Copy all lines below containing "Blender".

§ **TASK INPUTS**:

+ + + + +

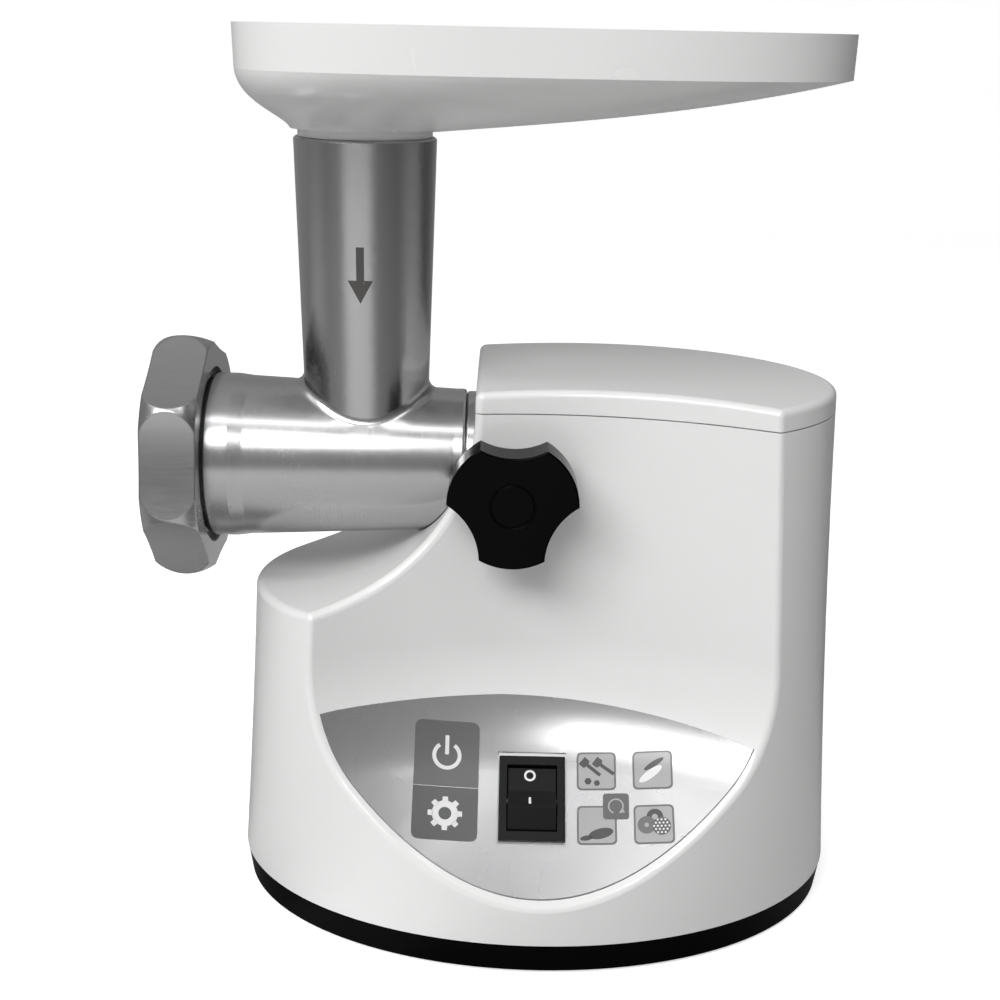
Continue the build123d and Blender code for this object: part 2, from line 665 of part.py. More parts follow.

+ + + + +

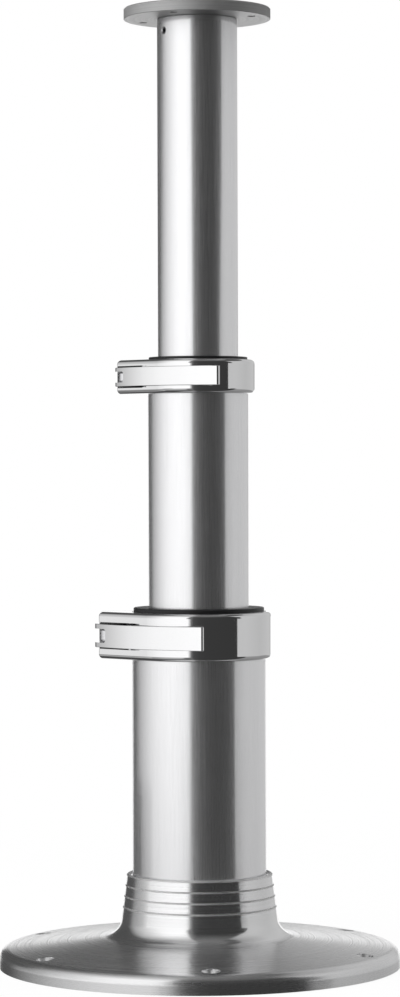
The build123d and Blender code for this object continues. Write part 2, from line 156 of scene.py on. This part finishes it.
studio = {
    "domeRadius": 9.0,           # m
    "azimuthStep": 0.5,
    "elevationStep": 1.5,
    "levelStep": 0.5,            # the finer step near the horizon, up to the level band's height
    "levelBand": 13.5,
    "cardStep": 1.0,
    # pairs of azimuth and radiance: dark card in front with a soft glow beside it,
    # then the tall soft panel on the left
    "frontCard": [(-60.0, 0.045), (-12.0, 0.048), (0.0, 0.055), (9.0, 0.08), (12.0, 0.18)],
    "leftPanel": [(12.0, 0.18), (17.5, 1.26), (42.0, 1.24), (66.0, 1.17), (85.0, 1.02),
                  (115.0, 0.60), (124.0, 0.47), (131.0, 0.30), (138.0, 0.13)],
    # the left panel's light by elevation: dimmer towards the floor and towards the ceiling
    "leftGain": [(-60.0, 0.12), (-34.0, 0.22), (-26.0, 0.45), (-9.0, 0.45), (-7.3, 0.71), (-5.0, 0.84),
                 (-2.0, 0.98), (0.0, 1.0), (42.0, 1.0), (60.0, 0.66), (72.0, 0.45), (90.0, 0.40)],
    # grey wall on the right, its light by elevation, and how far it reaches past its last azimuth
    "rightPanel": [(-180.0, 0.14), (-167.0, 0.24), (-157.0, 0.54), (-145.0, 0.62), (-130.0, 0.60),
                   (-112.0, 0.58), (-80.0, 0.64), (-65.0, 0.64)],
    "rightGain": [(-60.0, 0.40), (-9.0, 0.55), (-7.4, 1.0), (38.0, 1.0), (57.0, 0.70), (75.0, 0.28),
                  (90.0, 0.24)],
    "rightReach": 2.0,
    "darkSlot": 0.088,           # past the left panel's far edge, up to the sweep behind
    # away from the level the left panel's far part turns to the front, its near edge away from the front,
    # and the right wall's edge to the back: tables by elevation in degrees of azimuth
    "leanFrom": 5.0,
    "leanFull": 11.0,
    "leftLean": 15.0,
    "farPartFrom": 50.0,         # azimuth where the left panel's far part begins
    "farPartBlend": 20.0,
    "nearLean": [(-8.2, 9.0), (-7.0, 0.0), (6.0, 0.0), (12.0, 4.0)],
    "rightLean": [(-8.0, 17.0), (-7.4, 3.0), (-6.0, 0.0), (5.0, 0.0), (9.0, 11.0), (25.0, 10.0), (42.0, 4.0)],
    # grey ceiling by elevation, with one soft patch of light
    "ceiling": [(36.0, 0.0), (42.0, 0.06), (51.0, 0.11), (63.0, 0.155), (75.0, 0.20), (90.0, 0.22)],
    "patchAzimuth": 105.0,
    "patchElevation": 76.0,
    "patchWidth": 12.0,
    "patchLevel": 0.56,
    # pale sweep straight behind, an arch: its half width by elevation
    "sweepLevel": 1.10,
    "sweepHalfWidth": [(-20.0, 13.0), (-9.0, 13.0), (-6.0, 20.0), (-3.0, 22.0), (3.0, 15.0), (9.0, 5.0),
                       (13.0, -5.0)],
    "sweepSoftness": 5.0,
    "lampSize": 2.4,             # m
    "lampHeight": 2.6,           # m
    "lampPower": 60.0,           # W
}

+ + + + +

§ **SOLUTION TO THE PROBLEM**:
Continue the build123d and Blender code for this object: part 2, from line 665 of part.py. More parts follow.
The build123d and Blender code for this object continues. Write part 2, from line 156 of scene.py on. This part finishes it.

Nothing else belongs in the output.